══ RAW RECORDS ══
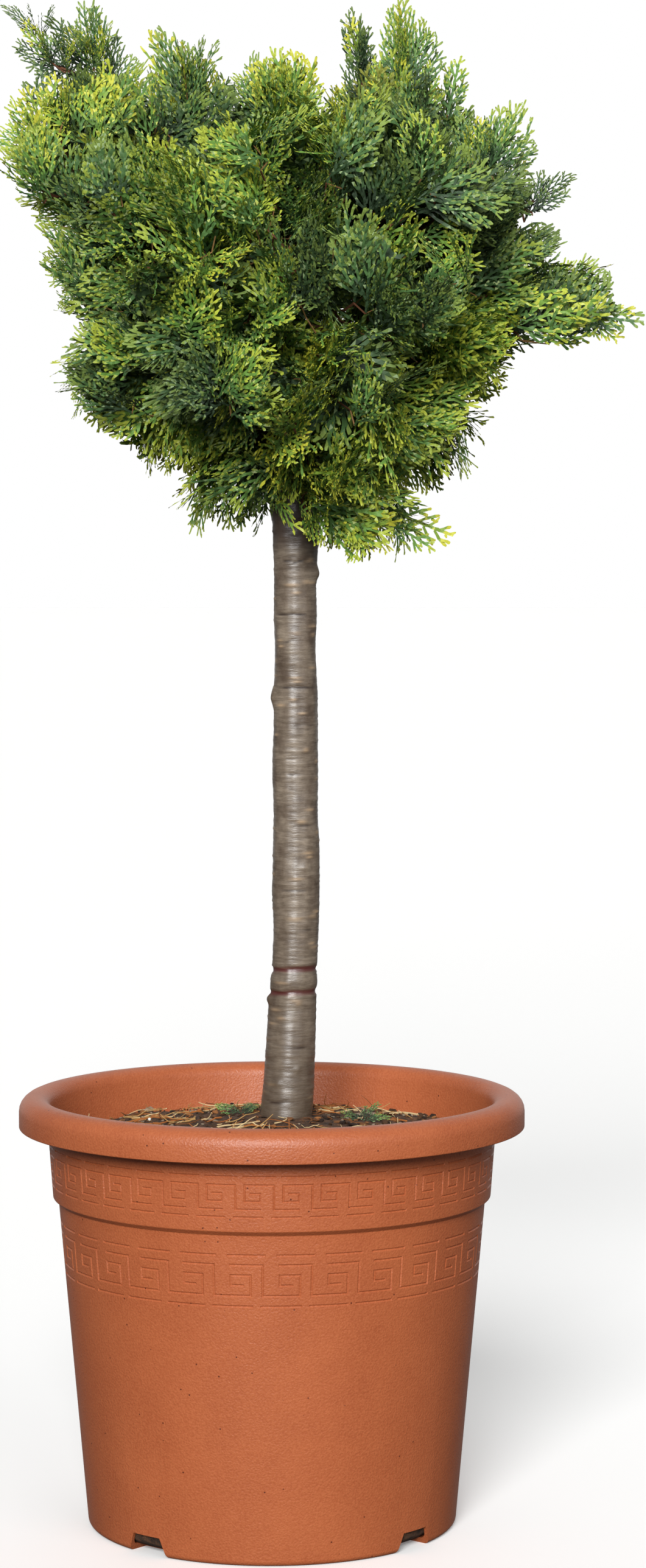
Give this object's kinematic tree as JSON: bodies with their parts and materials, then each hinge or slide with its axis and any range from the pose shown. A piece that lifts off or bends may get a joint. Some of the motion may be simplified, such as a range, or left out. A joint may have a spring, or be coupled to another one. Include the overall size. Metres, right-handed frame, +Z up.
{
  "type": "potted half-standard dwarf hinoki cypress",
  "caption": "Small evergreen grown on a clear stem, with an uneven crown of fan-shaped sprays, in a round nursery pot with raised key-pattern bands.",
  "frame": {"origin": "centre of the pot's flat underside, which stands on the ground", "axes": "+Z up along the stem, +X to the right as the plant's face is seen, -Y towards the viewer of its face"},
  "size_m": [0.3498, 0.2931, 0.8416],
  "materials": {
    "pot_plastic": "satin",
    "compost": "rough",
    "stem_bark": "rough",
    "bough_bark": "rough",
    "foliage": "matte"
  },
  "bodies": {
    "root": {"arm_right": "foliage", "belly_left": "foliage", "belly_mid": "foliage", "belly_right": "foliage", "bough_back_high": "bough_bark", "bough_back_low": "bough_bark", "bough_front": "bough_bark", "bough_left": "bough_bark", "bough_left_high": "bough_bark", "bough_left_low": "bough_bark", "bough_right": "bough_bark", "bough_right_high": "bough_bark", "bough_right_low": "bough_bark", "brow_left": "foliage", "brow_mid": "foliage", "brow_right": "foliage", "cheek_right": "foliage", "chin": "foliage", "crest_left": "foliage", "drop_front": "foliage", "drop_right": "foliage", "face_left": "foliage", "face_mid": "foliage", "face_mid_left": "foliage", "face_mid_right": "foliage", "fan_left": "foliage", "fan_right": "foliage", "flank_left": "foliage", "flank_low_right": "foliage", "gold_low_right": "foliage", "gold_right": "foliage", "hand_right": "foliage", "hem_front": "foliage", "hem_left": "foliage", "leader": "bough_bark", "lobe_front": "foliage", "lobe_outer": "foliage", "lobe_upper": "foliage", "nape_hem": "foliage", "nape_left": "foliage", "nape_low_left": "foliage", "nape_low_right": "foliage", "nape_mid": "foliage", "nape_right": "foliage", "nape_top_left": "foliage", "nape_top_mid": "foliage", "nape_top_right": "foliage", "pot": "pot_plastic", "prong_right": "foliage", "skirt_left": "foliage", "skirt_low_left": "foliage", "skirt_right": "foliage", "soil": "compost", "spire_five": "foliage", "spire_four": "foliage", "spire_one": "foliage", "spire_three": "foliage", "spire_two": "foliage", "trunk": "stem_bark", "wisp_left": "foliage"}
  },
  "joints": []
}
═══
══ RAW RECORDS ══
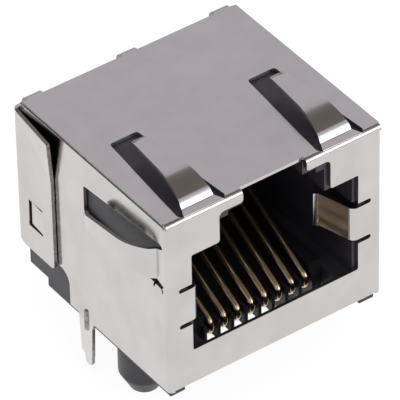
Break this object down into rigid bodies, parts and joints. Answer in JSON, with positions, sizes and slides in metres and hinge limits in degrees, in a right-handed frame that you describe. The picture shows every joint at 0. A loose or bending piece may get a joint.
═══
══ RAW RECORDS ══
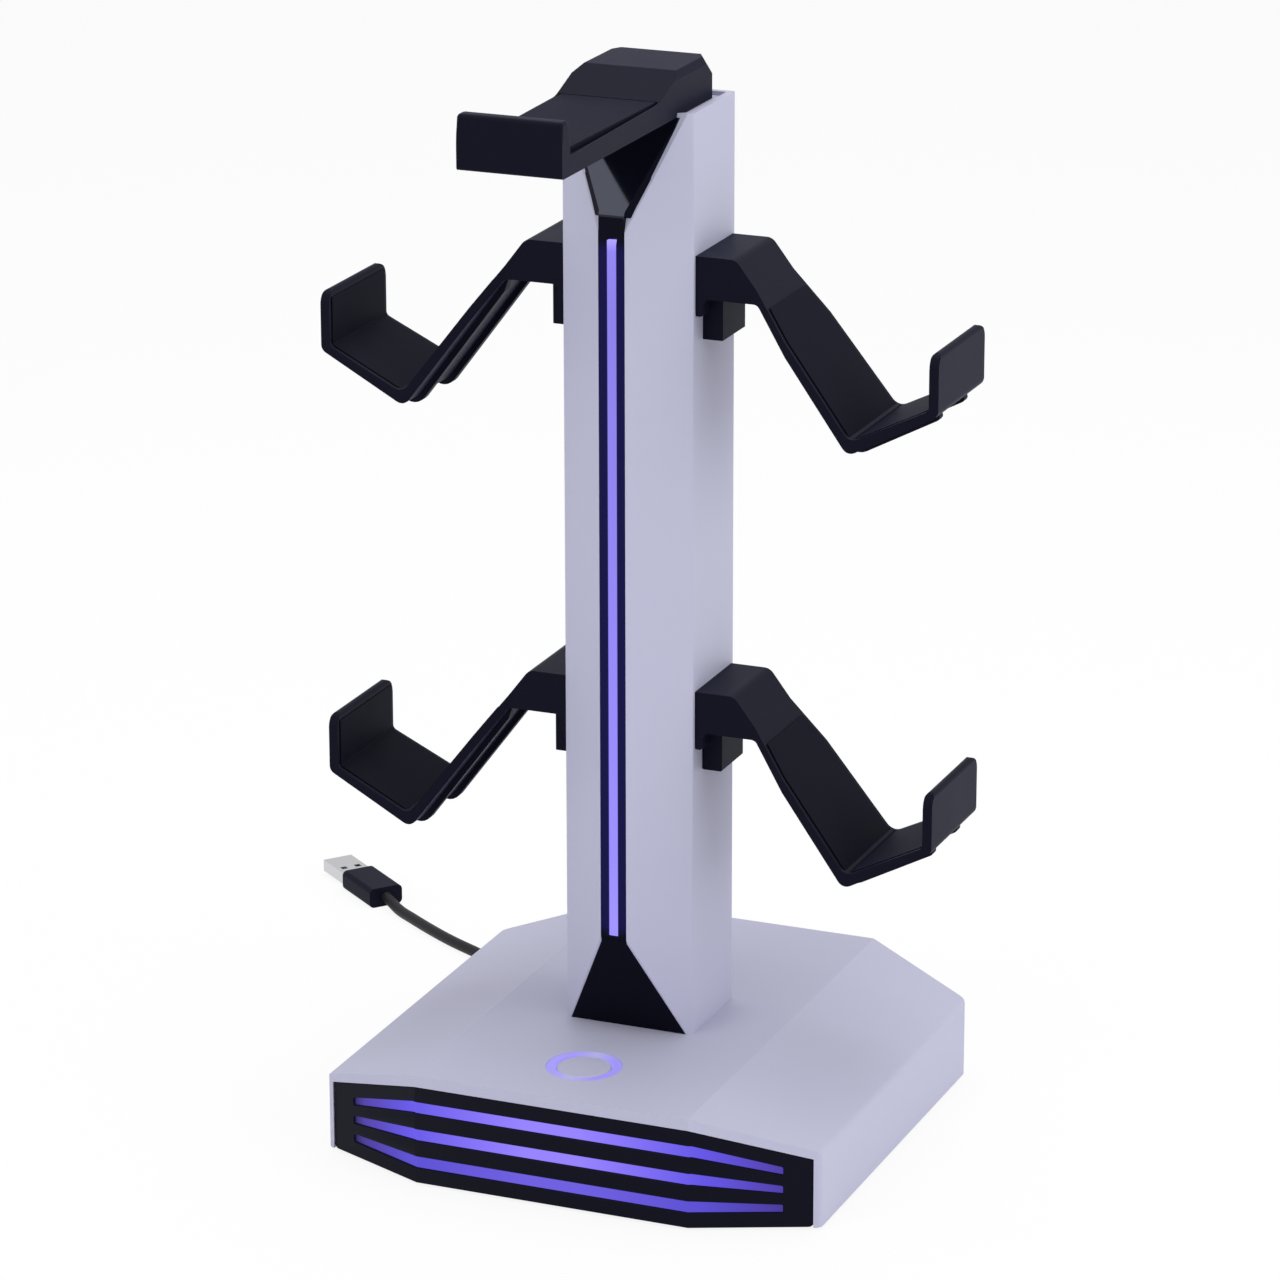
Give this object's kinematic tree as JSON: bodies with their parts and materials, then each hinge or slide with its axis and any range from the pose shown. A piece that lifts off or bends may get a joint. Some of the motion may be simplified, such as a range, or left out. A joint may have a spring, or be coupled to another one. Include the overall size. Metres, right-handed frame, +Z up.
═══
EXERCISE PROMPT:
Within the records above, how many lines include the word "joints"? State the number by itself.

ANSWER TO THIS TASK:
2